Do the concertos manifestly come from the same musical brain or heart?

A different part of the heart, I would say. And the cello concerto is obviously the greatest of the three. It’s written on a very big scale. It is in a way a symphonic work of great power and maturity. It really reaches for the skies. The violin concerto is absolutely gorgeous. It’s just doesn’t stretch out quite so much. I wanted to include the piano concerto in the festival because it is absolutely the right moment to do a piece on the fringe of the repertoire that more and more players are taking into the repertoire. My friend Stephen Hough has just started playing it and our soloist Francesco Piemontesi has recorded it as well and believes in it totally. If it’s the least successful of the three that’s not to say that it’s anything other than a very enjoyable work.
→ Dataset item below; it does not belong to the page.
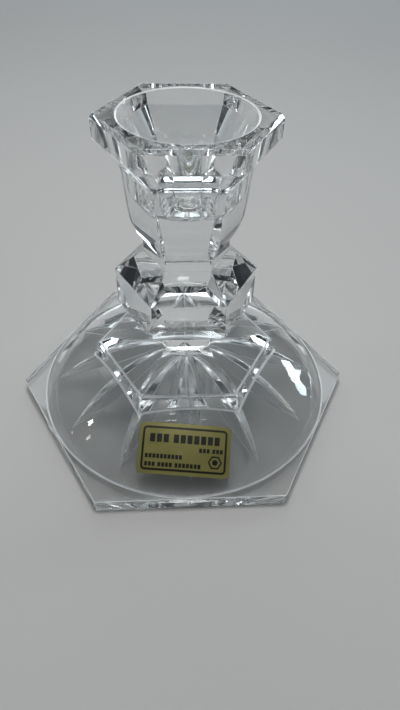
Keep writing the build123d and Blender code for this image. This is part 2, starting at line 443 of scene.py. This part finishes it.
def slab_rings():
    """Sides of the slab and the face that it stands on."""
    outline = [
        (foot_apothem, SLAB_HEIGHT - SLAB_EDGE_ROUND - SLAB_SIDE_STRIP, 0),
        (foot_apothem, 0, SLAB_EDGE_ROUND),
        (foot_apothem - SLAB_SEAT_STRIP, 0, 0),
    ]
    rings = [slab_ring(foot_apothem - width, height) for width, height in softened(outline)]
    rings.append(circle_ring(hollow_radius + HOLLOW_EDGE_ROUND, 0))
    return rings


def ray_depth(radius):
    """Depth of a cut ray above the hollow's surface, along its valley."""
    middle = (RAY_START + ray_tip) / 2
    half_length = (ray_tip - RAY_START) / 2
    return RAY_DEPTH * (1 - ((radius - middle) / half_length) ** 2)


def star_half_side(radius):
    """Half side under the foot at one radius: half a ray, the plain hollow, half of the next ray."""
    slope = math.tan(RAY_MITRE / 2)
    depth = max(ray_depth(radius), LEAST_RAY_DEPTH)
    half_width = depth * slope
    crease = min(CREASE, half_width / 4)
    room = radius * math.sin(CORNER_ANGLE / 2) - half_width
    wall = [0, crease, half_width / 2, half_width - crease, half_width]
    beside = [min(crease, room / 4), room / 2, room * 3 / 4]
    across = wall + [half_width + offset for offset in beside]
    angles = [math.asin(offset / radius) for offset in across]
    angles.append(CORNER_ANGLE / 2)
    depths = [max(depth - max(offset, crease / 2) / slope, 0) for offset in across] + [0]
    angles += [CORNER_ANGLE - angle for angle in reversed(angles[:-1])]
    depths += list(reversed(depths[:-1]))
    points = []
    for angle, cut in zip(angles, depths):
        height = hollow_height(radius) + cut
        points.append((radius * math.cos(angle), radius * math.sin(angle), height))
    return points


def hollow_edge_rings():
    """Edge of the round hollow under the foot."""
    inner = hollow_radius - HOLLOW_EDGE_ROUND
    return [circle_ring(hollow_radius, HOLLOW_EDGE_RISE), circle_ring(inner, hollow_height(inner))]


def star_rings():
    """Hollow with its star of rays, from the tips of the rays in to their inner ends."""
    steps = 46
    radii = [ray_tip + (RAY_START - ray_tip) * step / steps for step in range(steps + 1)]
    return [whole_ring(star_half_side(radius)) for radius in radii]


def hollow_middle_rings():
    """Middle of the hollow, inside the star."""
    share = 0.6
    radius = RAY_START * share
    return [circle_ring(radius, hollow_height(radius))]


def face_finish(finish, column):
    """Finish of one face of a ring. Ground rings are ground on the rays alone.

    The valley of a ray and its two edges are frosted, pale strips that are painted highlight lines
    along the ray.
    """
    if finish != GROUND:
        return finish
    place = column % (2 * HALF_COLUMNS)
    from_corner = min(place, 2 * HALF_COLUMNS - 1 - place)
    from_valley = min(from_corner, HALF_COLUMNS - 1 - from_corner)
    if from_valley >= RAY_COLUMNS:
        return POLISHED
    if from_valley in (0, RAY_COLUMNS - 1):
        return FROSTED_AND_HIGHLIGHT
    return GROUND


def skin(name, stretches, first_pole, last_pole):
    """Closed mesh over stretches of rings, with a fan at each end. Points are in millimetres.

    stretches is a list of (rings, finish). The faces between two stretches are polished.
    """
    mesh = bpy.data.meshes.new(name)
    shell = bmesh.new()
    rows = []
    for rings, finish in stretches:
        for place, ring in enumerate(rings):
            row = [shell.verts.new(Vector(point) * MM) for point in ring]
            rows.append((row, finish if place > 0 else POLISHED))
    for (row, _), (next_row, finish) in zip(rows, rows[1:]):
        for column in range(COLUMNS):
            following = (column + 1) % COLUMNS
            corners = (row[column], row[following], next_row[following], next_row[column])
            shell.faces.new(corners).material_index = face_finish(finish, column)
    for row, pole in ((rows[0][0], first_pole), (rows[-1][0], last_pole)):
        centre = shell.verts.new(Vector(pole) * MM)
        for column in range(COLUMNS):
            shell.faces.new((centre, row[column], row[(column + 1) % COLUMNS]))
    bmesh.ops.recalc_face_normals(shell, faces=shell.faces)
    shell.to_mesh(mesh)
    shell.free()
    mesh.shade_smooth()
    piece = bpy.data.objects.new(name, mesh)
    bpy.context.scene.collection.objects.link(piece)
    return piece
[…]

The melodies themselves aren’t quite as inspired, but the handling of the whole work is very particular and it’s very very hard to play.

What about the others operas? Are you intending to go deeper?
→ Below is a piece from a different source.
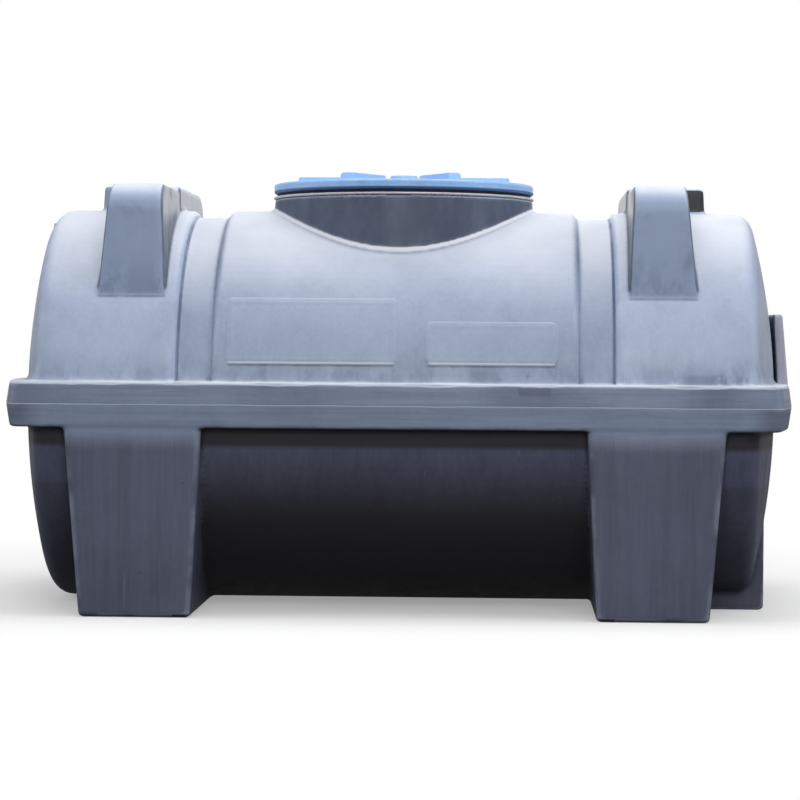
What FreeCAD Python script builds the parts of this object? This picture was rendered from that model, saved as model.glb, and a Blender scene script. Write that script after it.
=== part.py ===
import FreeCAD, Part
import math
import os

# Horizontal water tank of moulded polyethylene, about 1000 litres.
# An oval barrel with dished ends is split by a thick rim at mid height. It stands
# on four feet, has two strap grooves, four top lugs and a manway with a turning lid.
# X runs along the barrel, Y to the back and Z up. The origin is on the ground, at
# the middle of the rim's outline. Lengths are in millimetres.

Vector = FreeCAD.Vector
UP = Vector(0, 0, 1)
SIDES = {"left": -1, "right": 1}

# Barrel and dished ends
barrel_half_width = 460.0
barrel_half_height = 431.0
ground_clearance = 4.0
wall = 8.0
end_reach = 823.0
dish_radius = 1525.0
knuckle_radius = 38.0
dome_depth = 108.0

# Strap grooves in the upper half
centre_band_length = 766.0
groove_width = 76.0
groove_depth = 15.0
band_edge_radius = 14.0

# Rim a little above mid height, centred on the parting line
parting_level = 443.0
rim_height = 96.0
rim_overhang = 35.0
rim_end_overhang = 34.0
rim_end_bow = 54.0
rim_corner_radius = 28.0
rim_draft = 6.5
rim_edge_radius = 6.0

# Feet: their inner faces are measured from the centre band's end, and the split between
# front and rear foot from the barrel's axis
foot_inner_offset_low = 39.0
foot_inner_offset_high = 17.0
foot_front_width_low = 234.0
foot_front_width_high = 288.0
foot_rear_margin = 29.0
foot_setback_low = 15.0
foot_setback_high = 8.0
foot_split_left = 156.0
foot_split_right = -179.0
foot_upright_radius = 12.0
foot_bottom_radius = 9.0

# Top lugs: their inner and outer flanks, at the foot and at the head, are measured from
# the groove. The foot lies below the line where the lug's nose meets the barrel.
lug_inset = 75.0
lug_split = -65.0
lug_front_low = (28.0, 177.0)
lug_front_high = (38.0, 149.0)
lug_front_rise = 44.0
lug_rear_low = (26.0, 222.0)
lug_rear_high = (36.0, 205.0)
lug_rear_rise = 52.0
lug_root = 30.0
lug_nose_radius = 60.0
lug_edge_radius = 8.0
lug_flank_skew = 22.5

# Manway neck, lip and seal
neck_radius = 288.0
neck_wall = 12.0
neck_rise = 26.0
lip_height = 5.0
lip_overhang = 3.0
lip_edge_radius = 2.25
seal_thickness = 6.5
seal_inset = 5.0

# Lid
lid_overhang = 2.0
lid_thickness = 22.0
lid_edge_radius = 6.0
spigot_clearance = 6.0
spigot_wall = 8.0
spigot_depth = 40.0
bar_count = 6
bar_start = 95.0
bar_end = 238.0
bar_width = 36.0
bar_height = 18.0
bar_draft = 4.0
bar_edge_radius = 3.0
hub_radius = 33.0
hub_height = 22.0
hub_draft = 3.0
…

I don’t think he was a great opera composer, but I think Rusalka is a great opera. Some of the other operas I’ve lived with for years. I’ve got the scores of them, and I long to find the opportunity to do them. Some of the very early ones are quite short. He’s finding his feet, full of Czech folk rhythms, plenty of humour and melodic charm. Armida was the last one he wrote: that has very very beautiful pages in it. But the ones that I’m after are The Jacobin and The Devil and Kate. I would love to do both of those. I’m forever trying to find ways to do them.

You make him sound like a guilty pleasure.

Oh God. I wish there was a little bit more guilt. It’s the life blood of music enjoyment. It’s irrepressible. His music represents the purest balance that we teach children music is made up of: melody, rhythm and harmony.